--- BEGIN Records for the exercise ---
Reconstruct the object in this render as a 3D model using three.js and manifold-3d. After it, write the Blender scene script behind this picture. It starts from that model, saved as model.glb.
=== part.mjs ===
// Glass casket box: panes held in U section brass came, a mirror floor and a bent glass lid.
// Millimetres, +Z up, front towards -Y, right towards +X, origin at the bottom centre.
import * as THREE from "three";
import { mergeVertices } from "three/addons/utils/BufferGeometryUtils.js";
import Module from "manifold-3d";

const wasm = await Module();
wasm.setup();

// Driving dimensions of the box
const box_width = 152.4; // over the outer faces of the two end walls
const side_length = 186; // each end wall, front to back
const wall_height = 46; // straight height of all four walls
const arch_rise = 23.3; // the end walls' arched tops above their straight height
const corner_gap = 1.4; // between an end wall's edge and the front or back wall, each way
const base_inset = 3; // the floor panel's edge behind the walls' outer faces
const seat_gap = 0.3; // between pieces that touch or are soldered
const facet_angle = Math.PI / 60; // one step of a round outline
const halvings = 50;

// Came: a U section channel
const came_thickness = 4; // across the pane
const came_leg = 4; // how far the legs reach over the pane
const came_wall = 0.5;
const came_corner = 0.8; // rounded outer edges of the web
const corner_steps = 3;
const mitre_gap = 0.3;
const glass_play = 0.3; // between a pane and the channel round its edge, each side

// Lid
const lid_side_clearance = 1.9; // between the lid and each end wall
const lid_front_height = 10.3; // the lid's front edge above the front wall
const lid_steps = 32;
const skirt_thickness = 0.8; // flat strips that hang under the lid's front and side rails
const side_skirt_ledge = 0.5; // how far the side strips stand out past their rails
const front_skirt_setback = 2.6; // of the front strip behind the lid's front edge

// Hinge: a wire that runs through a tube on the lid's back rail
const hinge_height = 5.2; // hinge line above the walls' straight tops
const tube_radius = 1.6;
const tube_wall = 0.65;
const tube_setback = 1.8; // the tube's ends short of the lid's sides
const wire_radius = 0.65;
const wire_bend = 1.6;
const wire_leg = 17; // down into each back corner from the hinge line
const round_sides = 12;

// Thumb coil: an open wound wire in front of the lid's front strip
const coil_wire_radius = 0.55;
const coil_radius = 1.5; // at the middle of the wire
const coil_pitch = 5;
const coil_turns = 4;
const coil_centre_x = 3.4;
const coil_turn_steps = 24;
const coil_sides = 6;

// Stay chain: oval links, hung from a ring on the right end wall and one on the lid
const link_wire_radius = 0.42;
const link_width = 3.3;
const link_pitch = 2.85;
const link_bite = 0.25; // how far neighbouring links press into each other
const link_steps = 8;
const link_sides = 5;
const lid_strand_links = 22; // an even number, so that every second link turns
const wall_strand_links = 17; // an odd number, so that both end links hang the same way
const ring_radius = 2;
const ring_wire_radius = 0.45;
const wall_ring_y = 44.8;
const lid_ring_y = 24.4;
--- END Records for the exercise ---
--- BEGIN Records for the exercise ---
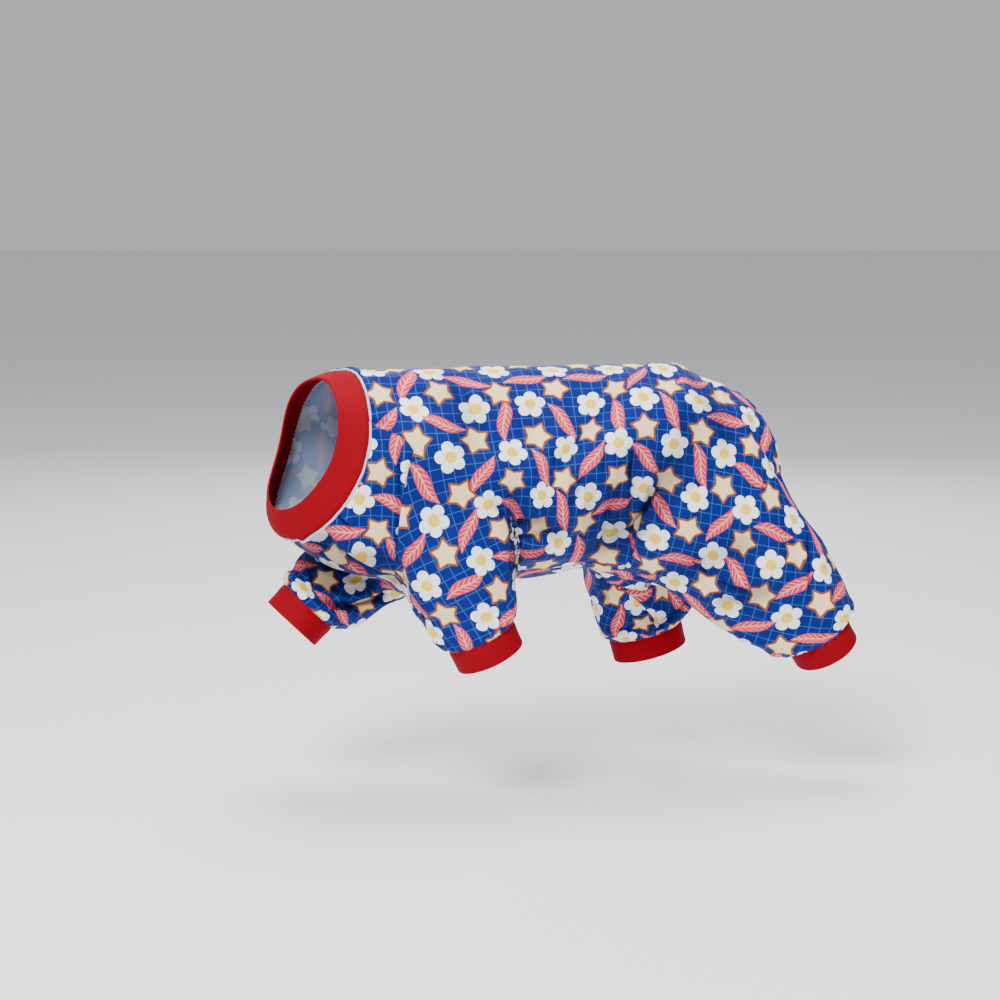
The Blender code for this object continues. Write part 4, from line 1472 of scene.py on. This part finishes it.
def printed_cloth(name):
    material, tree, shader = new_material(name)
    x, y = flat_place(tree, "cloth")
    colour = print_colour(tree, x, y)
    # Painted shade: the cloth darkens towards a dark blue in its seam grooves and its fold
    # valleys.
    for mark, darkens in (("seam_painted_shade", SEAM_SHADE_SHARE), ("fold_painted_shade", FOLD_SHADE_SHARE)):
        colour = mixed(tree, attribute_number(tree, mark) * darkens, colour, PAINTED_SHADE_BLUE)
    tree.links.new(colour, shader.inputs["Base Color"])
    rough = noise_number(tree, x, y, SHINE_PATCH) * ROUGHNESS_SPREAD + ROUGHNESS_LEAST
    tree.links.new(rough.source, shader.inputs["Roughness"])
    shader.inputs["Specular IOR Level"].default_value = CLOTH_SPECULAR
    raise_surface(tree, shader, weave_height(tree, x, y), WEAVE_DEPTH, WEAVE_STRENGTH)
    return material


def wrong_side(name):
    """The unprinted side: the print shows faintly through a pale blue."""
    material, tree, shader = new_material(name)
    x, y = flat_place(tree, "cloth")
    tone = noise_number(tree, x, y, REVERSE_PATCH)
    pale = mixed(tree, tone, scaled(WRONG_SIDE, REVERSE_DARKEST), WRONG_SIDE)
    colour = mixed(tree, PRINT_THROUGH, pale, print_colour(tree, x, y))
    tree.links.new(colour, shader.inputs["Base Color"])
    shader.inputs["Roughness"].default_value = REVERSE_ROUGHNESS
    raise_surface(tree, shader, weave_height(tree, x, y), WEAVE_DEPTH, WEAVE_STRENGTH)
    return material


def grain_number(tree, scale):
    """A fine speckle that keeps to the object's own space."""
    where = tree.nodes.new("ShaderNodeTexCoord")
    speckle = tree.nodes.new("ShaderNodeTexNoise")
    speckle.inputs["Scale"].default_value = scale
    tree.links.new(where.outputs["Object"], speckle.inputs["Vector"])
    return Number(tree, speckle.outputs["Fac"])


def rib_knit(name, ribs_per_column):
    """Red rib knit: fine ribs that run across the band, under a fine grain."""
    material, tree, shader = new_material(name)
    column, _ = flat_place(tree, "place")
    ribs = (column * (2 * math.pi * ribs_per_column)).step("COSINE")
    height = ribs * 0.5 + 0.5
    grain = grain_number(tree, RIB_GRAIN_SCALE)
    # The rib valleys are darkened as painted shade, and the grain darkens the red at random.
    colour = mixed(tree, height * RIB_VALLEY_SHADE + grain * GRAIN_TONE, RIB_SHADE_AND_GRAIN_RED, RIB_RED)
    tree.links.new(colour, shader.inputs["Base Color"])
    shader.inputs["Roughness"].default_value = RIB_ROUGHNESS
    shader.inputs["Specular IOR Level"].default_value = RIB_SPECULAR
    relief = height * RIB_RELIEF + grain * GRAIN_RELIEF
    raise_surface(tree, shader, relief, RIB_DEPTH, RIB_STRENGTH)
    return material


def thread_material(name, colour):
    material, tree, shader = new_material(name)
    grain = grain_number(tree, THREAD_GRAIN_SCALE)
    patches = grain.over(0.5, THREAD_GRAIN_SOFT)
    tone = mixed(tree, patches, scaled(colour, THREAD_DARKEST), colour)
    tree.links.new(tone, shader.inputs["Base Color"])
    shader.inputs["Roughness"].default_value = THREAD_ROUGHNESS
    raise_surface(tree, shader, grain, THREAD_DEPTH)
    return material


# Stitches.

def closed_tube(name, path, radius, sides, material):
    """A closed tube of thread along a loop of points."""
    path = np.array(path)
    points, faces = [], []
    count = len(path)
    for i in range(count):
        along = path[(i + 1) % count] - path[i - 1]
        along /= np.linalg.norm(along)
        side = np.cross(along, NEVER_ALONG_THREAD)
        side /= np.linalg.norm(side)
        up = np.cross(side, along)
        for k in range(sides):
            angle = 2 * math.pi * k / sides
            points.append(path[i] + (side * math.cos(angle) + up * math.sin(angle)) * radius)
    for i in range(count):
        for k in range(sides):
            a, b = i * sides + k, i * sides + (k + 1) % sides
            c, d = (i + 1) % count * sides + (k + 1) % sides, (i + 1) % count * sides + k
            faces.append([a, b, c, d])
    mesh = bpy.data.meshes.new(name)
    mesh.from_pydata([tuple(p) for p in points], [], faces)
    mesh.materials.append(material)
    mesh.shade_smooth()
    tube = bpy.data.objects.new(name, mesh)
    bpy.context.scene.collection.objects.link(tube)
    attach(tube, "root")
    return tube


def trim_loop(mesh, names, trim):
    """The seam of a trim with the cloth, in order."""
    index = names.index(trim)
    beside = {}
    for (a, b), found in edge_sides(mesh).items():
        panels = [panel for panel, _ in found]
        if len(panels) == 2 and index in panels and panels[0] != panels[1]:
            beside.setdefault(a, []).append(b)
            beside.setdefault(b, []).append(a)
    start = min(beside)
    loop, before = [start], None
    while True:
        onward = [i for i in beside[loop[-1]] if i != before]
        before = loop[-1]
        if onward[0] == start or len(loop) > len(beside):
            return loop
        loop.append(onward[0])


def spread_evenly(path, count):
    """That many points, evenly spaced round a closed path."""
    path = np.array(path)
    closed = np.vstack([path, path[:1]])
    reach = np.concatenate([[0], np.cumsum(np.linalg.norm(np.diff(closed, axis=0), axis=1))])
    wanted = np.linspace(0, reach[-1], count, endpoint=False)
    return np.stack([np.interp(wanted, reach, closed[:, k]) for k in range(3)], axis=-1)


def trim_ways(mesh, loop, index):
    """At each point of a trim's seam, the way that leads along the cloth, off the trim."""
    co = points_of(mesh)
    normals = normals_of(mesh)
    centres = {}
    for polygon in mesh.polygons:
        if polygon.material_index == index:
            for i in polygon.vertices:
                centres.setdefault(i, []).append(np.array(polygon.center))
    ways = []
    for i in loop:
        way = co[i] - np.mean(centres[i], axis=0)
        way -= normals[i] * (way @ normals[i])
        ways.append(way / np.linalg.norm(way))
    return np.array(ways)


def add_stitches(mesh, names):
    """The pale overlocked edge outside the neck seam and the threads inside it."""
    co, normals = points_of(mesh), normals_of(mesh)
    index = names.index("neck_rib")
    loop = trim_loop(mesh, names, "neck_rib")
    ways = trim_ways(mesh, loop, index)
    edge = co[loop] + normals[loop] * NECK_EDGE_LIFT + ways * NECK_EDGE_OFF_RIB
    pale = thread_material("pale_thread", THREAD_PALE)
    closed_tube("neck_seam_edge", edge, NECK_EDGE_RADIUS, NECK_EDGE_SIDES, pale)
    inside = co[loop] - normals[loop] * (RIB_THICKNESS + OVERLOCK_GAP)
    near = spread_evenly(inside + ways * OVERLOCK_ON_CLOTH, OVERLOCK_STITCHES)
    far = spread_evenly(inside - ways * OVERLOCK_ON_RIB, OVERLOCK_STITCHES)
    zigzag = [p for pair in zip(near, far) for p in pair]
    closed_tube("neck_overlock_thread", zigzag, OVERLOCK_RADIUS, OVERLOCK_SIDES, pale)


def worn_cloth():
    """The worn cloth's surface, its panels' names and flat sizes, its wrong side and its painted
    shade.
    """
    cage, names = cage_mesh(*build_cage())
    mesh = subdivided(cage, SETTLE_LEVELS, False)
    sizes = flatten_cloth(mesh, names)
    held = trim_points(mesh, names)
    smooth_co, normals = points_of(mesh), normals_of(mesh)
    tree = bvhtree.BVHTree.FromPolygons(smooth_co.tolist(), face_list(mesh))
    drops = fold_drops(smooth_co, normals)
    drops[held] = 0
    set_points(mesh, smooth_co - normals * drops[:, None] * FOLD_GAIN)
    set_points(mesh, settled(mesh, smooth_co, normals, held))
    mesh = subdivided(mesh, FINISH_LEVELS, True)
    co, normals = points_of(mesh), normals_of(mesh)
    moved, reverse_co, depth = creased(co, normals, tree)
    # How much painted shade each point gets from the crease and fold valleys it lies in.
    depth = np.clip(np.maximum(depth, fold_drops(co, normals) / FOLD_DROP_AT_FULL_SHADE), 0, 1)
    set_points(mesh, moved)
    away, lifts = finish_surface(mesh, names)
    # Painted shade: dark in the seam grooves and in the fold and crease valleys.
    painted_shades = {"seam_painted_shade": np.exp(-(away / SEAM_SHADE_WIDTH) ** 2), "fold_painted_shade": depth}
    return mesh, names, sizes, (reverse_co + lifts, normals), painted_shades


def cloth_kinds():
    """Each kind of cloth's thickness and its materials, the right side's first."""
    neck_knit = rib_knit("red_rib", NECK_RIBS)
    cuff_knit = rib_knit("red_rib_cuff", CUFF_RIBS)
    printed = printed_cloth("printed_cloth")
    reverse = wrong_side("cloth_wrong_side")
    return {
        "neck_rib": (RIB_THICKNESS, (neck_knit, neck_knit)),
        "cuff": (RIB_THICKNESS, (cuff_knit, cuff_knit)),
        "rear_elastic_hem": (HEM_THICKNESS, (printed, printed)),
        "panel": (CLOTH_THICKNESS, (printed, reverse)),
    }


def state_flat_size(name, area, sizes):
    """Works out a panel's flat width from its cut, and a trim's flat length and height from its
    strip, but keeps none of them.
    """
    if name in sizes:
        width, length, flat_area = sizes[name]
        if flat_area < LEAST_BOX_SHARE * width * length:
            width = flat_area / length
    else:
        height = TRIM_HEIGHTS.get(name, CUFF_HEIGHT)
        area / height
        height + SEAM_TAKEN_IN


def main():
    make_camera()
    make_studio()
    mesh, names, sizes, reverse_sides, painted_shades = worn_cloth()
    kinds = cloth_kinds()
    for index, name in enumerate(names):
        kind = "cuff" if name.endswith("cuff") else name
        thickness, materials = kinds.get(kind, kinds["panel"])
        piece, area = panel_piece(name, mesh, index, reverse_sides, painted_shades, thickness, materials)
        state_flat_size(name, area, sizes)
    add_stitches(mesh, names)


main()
--- END Records for the exercise ---
--- BEGIN Records for the exercise ---
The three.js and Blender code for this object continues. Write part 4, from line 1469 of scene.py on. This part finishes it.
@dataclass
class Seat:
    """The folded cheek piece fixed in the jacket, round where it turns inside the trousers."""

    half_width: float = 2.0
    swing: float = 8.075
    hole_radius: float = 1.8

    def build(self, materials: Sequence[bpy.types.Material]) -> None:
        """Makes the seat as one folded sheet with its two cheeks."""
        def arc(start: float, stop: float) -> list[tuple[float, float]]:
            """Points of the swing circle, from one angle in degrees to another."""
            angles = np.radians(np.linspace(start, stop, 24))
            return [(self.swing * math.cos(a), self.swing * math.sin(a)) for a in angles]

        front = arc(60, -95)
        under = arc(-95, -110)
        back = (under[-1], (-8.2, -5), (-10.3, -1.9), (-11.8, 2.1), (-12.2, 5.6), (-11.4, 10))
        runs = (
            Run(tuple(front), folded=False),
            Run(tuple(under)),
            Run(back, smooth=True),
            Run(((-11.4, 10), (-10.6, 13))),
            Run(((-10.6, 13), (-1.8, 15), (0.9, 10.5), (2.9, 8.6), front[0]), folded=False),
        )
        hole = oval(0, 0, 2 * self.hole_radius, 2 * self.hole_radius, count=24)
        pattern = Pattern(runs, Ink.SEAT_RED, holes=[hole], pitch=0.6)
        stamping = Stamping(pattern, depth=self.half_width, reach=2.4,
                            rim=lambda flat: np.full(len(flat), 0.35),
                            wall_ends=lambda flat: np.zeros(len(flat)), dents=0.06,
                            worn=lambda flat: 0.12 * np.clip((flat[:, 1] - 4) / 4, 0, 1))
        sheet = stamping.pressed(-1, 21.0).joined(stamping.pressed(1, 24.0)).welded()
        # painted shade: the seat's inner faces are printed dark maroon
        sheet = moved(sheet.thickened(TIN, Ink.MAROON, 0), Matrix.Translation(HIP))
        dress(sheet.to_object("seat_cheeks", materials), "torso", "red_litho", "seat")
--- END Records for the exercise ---
**Stated task:** Give again, word for word, only the lines running from the line with "Reconstruct the object" through the line with "wasm.setup();"; include both of those lines.

**Worked answer:**
Reconstruct the object in this render as a 3D model using three.js and manifold-3d. After it, write the Blender scene script behind this picture. It starts from that model, saved as model.glb.
=== part.mjs ===
// Glass casket box: panes held in U section brass came, a mirror floor and a bent glass lid.
// Millimetres, +Z up, front towards -Y, right towards +X, origin at the bottom centre.
import * as THREE from "three";
import { mergeVertices } from "three/addons/utils/BufferGeometryUtils.js";
import Module from "manifold-3d";

const wasm = await Module();
wasm.setup();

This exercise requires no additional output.